During his closing, Steinglass tried to address concerns about Cohen’s credibility as the defense repeatedly said that Cohen was dishonest and hell-bent on revenge. Steinglass admitted that Cohen had an interest in this case beyond just testifying – and told jurors they’re free to take that into account during deliberations.

“Michael Cohen is understandably angry,” Steinglass said. “To date, he’s the only one who’s paid the price. Pecker got a non-prosecution agreement. Cohen did the defendant’s bidding for years – his right-hand man, his consigliere … and when it went bad, the defendant cut him loose, like a hot potato, and tweeted out to the world that Cohen was a scumbag, a sleazebag, and all the while, the election law violations to which Cohen pleaded guilty were done at the direction of the defendant!”
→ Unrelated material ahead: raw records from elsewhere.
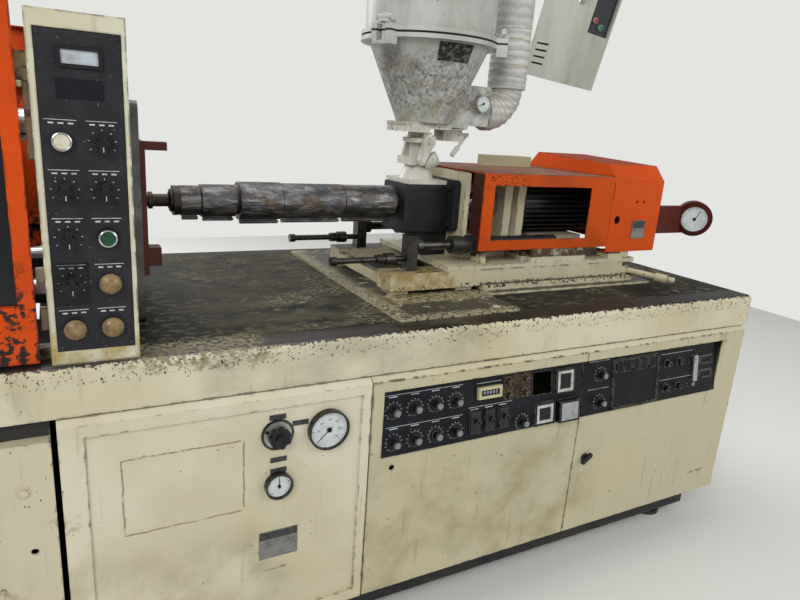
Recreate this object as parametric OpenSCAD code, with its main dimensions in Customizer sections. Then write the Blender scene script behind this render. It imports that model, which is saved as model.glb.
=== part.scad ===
// Horizontal injection moulding machine with a hot-air hopper dryer.
// X runs from the clamp end to the injection end, Y away from the operator, Z up.
// The origin lies on the floor at the middle of the machine's box.

/* [Bed] */
// Length of the bed behind the clamp cylinder
clamp_tail_l = 260; // [200:10:420]
// Length of the bed from the nozzle face of the fixed platen to its injection end
inj_side_l = 1980; // [1940:10:2080]
// Width over the two side beams
bed_w = 1040; // [1010:10:1050]
// Height of the deck above the floor
deck_z = 900; // [870:5:930]
// Height of a side beam
beam_h = 106; // [90:2:120]
// Width of a side beam
beam_w = 84; // [70:2:110]
// Thickness of the deck sheet between the beams
deck_t = 12; // [8:1:20]
// Radius of the worn upper edges of the beams
edge_r = 14; // [6:1:20]
// Thickness of the bed's cross ribs
rib_t = 20; // [12:2:30]
// Length of the opening that the mouldings drop through
chute_l = 430; // [400:10:440]
// Width of that opening
chute_w = 360; // [300:10:370]

/* [Plinth and feet] */
// Height of the plinth's underside above the floor
plinth_z0 = 40; // [30:1:60]
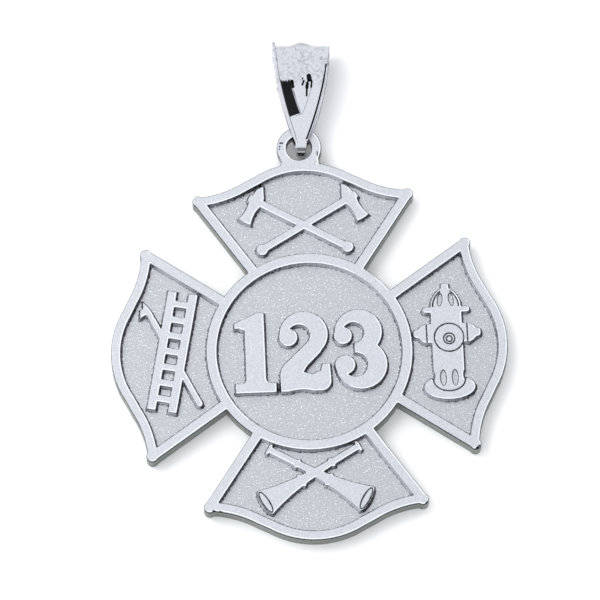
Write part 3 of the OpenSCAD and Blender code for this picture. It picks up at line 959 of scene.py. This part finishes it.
    def mark_lines(self) -> list[tuple[Array, Array]]:
        """Two closed lines round each mark that is clear of the outline, at its edge and near its bottom.

        A point of the line at a distance r from a stroke is the stroke's nearer end plus r along the
        point's own direction, which runs round the full circle in even steps. Marks at the outline only
        dent the corners that are there.

        Returns:
            Points and pairs of each line.
        """
        found = []
        for x0, y0, x1, y1, r in self.marks:
            if self.edge.at(np.array([[x0, y0], [x1, y1]]))[0].min() < r + self.mark_gap:
                LOG.info("mark at %.2f %.2f is at the outline and gets no lines", x0, y0)
                continue
            axis = math.atan2(y1 - y0, x1 - x0)
            turn = axis - math.pi / 2 + np.linspace(0, 2 * math.pi, self.mark_sides, endpoint=False)
            turn += self.mark_turn
            ahead = np.cos(turn - axis) > 0
            base = np.where(ahead[:, None], [x1, y1], [x0, y0])
            ring = np.arange(self.mark_sides)
            pairs = np.stack([ring, np.roll(ring, -1)], 1)
            found += [(base + size * on_circle(turn), pairs)
                      for size in (r + self.margin, self.mark_core * r)]
        return found

    def rounding(self, distance: Array) -> tuple[Array, Array]:
        """Quarter circle along an edge.

        With q the share of the radius that is left at a distance from the edge, the surface has dropped by
        1 - sqrt(1 - q * q) radii, and the sine of its lean is q.

        Args:
            distance: Distance from the edge.

        Returns:
            The drop, and the sine of the lean.
        """
        q = np.clip(1 - distance / self.edge_round, 0, 1)
        return self.edge_round * (1 - np.sqrt(1 - q * q)), q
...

Steinglass continued, saying Cohen “made his bed”, but “you can hardly blame him for making money off the one thing he has left, which is his knowledge of the inner workings of the Trump phenomena”.

“It’s obvious they want to make this case about Michael Cohen. It isn’t – that’s a deflection,” he said. “This case is not about Michael Cohen. This case is about Donald Trump – and whether he should be held accountable for making false entries in his own business records.

“Michael Cohen’s significance in this case is that he provides color and context to documents He’s like a tour guide.”

Trump also faces three other criminal trials: one for trying to sway the 2020 election in Georgia, another for his conduct around the January 6 attack on the Capitol and a third one related to his treatment of sensitive documents after he left the White House. However, all three have been seriously delayed and none are seen as likely to conclude – or even start – before November’s presidential election.